Dalam pertanian Dayak, ada dua jenis lahan tanam padi. Pertama, daerah kering atau perbukitan yang  ditanami jenis padi bukit, seperti parei uwan, parei malahui, parei sako/sawang, dan lainnya. Kedua, daerah rawa atau pinggiran sungai. Jenis pada yang ditanam disebut parei danum [padi air] atau umbang. Padi jenis ini pun cukup banyak, seperti umbang papan [pulen] atau umbang katineng [keras].

 

Masakan Karondam dari olahan ikan yang difermentasi selama enam hari ini juga merupakan makanan khas Kalimantan Tengah. Foto: Yusy Marie/Mongabay Indonesia

 

Proses

Proses pembuatan mangenta cukup panjang. Alat yang dibutuhkan dikumpulkan seperti lesung-alu, keluair [tuas pengais dari bilah bambu], wadah berupa tikar purun, rotan atau kajang sebagai alas, serta alat penampi untuk memisahkan biji beras dengan kulitnya.

Padi jenis ketan yang baru dipanen, disangrai dengan api sedang. Lalu, ditumbuk saat panas hingga mengelupas, kemudian ditampi sampai padi terpisah dari kulit sekam.

Kelapa parut yang tidak terlalu tua, beserta gula putih atau gula merah, dan air kelapa muda harus disediakan.

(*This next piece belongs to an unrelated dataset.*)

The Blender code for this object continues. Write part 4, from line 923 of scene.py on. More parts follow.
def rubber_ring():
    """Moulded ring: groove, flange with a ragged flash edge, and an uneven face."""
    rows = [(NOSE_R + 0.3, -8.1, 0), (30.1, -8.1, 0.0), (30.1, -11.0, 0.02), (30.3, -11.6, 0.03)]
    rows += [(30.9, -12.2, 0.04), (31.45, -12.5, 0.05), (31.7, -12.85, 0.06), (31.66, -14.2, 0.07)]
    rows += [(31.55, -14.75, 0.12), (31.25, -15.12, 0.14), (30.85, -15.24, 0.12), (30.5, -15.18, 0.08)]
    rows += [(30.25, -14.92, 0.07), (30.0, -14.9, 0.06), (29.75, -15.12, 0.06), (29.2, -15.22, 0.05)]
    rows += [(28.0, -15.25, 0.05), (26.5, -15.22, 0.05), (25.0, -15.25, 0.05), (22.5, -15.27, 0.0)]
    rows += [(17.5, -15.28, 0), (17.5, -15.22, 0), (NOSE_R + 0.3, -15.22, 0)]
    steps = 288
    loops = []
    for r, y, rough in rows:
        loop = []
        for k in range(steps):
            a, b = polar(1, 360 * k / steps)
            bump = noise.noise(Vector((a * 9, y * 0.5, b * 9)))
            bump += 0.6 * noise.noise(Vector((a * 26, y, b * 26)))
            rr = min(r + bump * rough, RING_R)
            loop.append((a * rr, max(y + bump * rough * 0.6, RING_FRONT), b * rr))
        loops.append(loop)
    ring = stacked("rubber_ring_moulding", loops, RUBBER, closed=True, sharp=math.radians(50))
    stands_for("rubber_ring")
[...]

“Air panas bisa digunakan jika tidak ada air kelapa muda. Namun, padi baru panen akan sangat enak menggunakan air kelapa. Bila padi lama, sebelum disangrai harus direndam beberapa hari,” jelas Ramintan, anggota komunitas Bawi Dayak Palangka Raya, baru-baru ini.

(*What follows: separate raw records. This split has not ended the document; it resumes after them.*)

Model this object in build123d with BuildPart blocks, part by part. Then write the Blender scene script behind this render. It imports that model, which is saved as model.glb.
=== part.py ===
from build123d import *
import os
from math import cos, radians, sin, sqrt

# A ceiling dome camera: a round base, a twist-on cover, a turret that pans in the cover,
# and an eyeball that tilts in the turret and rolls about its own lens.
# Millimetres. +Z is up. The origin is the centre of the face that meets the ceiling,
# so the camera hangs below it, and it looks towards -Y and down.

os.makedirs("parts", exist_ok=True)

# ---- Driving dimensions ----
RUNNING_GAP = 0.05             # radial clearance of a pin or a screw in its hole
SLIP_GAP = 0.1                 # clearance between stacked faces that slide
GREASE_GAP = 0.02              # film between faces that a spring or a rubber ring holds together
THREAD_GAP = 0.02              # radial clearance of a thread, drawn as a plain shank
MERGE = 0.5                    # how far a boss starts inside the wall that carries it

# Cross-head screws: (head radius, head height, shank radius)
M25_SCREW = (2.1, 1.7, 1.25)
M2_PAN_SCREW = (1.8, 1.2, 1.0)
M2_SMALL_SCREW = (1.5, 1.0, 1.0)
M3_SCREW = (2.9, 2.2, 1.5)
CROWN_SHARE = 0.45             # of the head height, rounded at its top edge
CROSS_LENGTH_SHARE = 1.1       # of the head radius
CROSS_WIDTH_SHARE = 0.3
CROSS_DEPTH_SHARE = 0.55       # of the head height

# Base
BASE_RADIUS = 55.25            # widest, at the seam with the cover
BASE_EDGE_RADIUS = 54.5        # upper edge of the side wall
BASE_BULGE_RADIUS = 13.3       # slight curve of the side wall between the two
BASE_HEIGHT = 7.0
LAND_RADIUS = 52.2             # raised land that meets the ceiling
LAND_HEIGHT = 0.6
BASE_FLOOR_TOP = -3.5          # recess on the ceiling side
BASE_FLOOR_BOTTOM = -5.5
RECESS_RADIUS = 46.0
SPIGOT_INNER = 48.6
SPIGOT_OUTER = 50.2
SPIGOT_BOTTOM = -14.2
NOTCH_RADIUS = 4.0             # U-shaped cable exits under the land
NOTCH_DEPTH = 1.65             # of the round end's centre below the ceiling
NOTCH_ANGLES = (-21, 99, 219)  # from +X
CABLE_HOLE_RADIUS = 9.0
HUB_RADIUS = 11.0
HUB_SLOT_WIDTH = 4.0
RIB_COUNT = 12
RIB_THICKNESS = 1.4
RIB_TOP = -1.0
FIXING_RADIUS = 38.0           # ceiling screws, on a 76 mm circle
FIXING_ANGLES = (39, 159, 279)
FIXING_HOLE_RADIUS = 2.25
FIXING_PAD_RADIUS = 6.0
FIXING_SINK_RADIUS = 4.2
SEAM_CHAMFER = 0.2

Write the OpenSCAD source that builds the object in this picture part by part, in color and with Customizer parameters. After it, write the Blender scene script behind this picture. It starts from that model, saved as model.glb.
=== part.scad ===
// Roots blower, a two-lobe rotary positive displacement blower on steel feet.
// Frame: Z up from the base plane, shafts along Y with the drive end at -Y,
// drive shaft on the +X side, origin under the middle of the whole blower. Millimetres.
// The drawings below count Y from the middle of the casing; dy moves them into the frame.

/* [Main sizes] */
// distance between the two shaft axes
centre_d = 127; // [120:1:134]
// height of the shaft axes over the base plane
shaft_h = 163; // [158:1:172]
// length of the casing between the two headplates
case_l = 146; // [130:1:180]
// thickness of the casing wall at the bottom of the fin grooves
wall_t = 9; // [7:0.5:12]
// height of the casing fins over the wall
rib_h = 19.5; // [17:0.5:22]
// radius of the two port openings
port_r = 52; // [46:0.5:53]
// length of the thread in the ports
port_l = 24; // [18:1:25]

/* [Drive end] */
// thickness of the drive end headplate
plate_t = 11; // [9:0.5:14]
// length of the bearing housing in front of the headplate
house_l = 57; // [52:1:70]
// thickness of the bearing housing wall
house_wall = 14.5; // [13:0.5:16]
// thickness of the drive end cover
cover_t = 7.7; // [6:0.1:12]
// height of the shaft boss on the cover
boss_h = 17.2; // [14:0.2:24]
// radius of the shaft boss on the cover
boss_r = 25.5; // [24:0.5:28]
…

Setelah ketan bersih, secara bertahap lalu diaduk ke dalam cairan gula. Secara bersamaan, dimasukkan juga parutan kelapa sampai rata, dan mangenta siap dinikmati.

Sebagai makanan khas, mangenta kita perkenalkan kepada khalayak luas melalui festival budaya.

“Ada juga malamang atau lemang,” jelasnya Leonard S. Ampung, Asisten Perekonomian dan Pembangunan Setda Kalimantan Tengah.